### THE REQUEST
Provide only the number of lines in the data below that contain the word "part".

### RECORD SET
☆ ☆ ☆ ☆ ☆ ☆ ☆

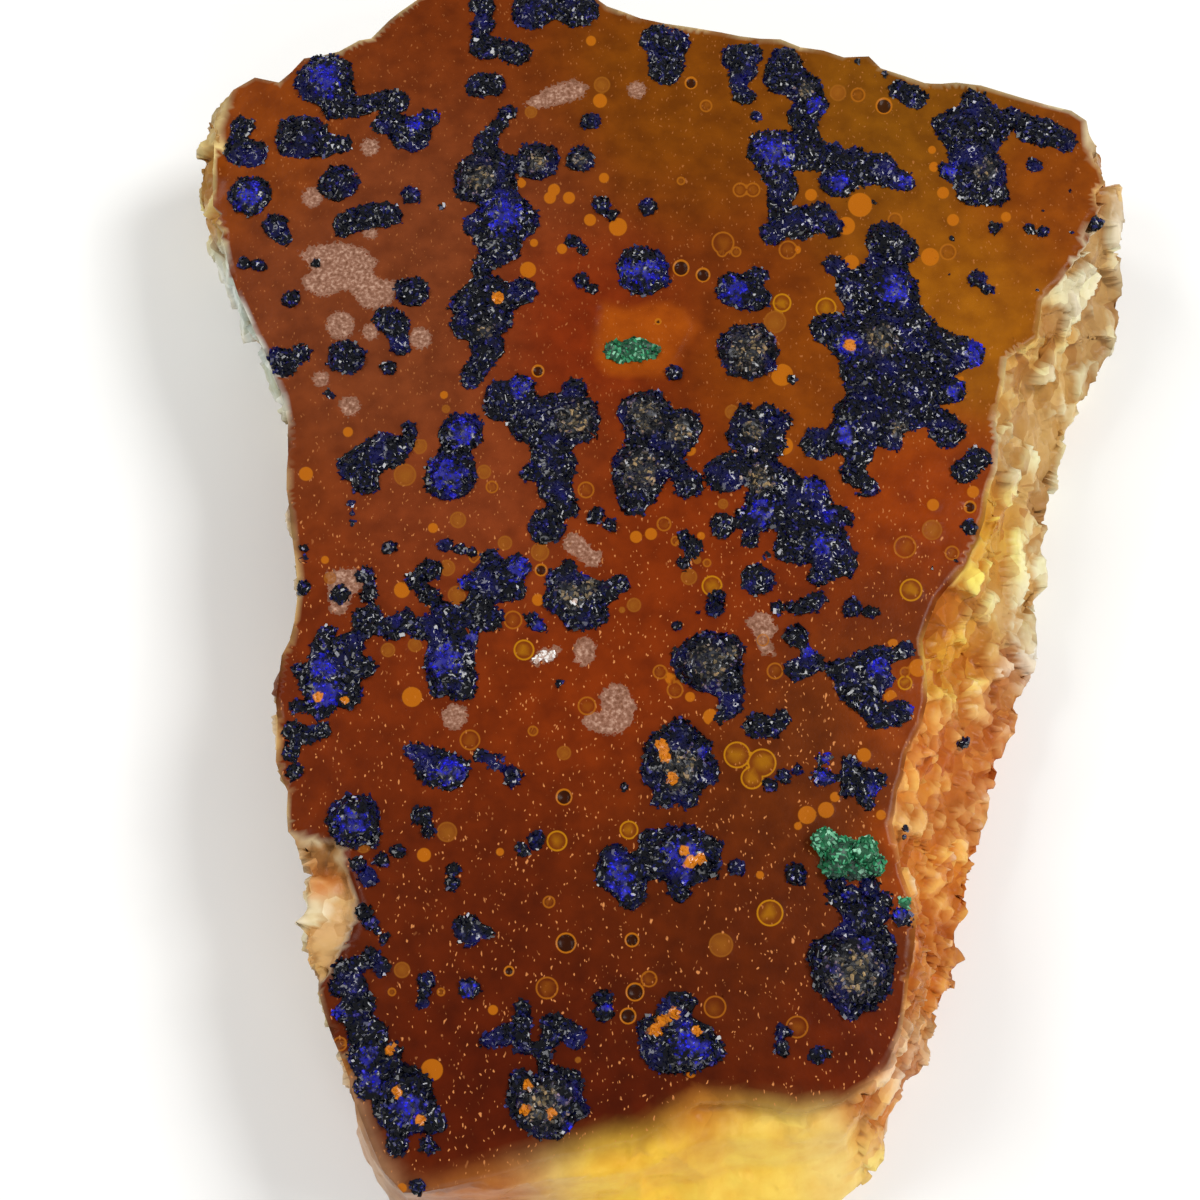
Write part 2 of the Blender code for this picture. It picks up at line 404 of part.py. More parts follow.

☆ ☆ ☆ ☆ ☆ ☆ ☆

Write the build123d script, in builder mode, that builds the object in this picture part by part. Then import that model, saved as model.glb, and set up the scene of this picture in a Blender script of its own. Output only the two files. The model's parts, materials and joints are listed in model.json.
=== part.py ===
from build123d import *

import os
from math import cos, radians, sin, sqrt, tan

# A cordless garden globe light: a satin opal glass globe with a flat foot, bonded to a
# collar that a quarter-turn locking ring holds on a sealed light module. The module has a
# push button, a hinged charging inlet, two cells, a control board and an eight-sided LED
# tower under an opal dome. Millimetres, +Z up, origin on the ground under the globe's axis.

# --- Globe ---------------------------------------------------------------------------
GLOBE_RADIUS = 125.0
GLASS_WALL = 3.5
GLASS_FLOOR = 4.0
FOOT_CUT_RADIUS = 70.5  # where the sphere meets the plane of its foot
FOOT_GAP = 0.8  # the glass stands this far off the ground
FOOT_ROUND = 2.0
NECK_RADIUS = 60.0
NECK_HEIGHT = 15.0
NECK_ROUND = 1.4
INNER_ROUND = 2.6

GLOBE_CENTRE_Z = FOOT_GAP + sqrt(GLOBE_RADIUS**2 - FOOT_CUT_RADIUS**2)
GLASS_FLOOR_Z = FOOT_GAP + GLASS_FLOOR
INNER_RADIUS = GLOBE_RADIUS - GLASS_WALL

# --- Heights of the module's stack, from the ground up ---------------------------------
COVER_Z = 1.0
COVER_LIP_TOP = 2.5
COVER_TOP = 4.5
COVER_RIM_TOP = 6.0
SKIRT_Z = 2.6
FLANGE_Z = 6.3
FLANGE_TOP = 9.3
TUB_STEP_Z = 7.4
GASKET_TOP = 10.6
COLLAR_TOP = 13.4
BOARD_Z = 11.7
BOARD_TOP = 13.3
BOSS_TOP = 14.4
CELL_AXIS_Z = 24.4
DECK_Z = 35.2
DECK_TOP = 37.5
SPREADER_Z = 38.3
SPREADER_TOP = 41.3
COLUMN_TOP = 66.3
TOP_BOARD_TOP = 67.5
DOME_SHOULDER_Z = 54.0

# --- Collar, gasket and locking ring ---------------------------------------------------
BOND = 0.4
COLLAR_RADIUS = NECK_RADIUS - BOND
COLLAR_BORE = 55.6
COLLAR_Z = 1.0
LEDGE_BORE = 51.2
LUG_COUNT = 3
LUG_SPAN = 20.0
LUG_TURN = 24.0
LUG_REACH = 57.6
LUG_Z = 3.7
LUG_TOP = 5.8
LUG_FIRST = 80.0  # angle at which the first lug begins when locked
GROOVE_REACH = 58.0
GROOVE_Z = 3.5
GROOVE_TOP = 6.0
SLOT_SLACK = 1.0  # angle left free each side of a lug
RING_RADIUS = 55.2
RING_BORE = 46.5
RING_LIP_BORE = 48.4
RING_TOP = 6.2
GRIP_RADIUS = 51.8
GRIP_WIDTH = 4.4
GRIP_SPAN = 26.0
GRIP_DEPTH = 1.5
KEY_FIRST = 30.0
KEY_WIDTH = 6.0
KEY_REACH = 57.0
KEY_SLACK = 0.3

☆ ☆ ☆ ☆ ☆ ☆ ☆

### TASK OUTPUT
3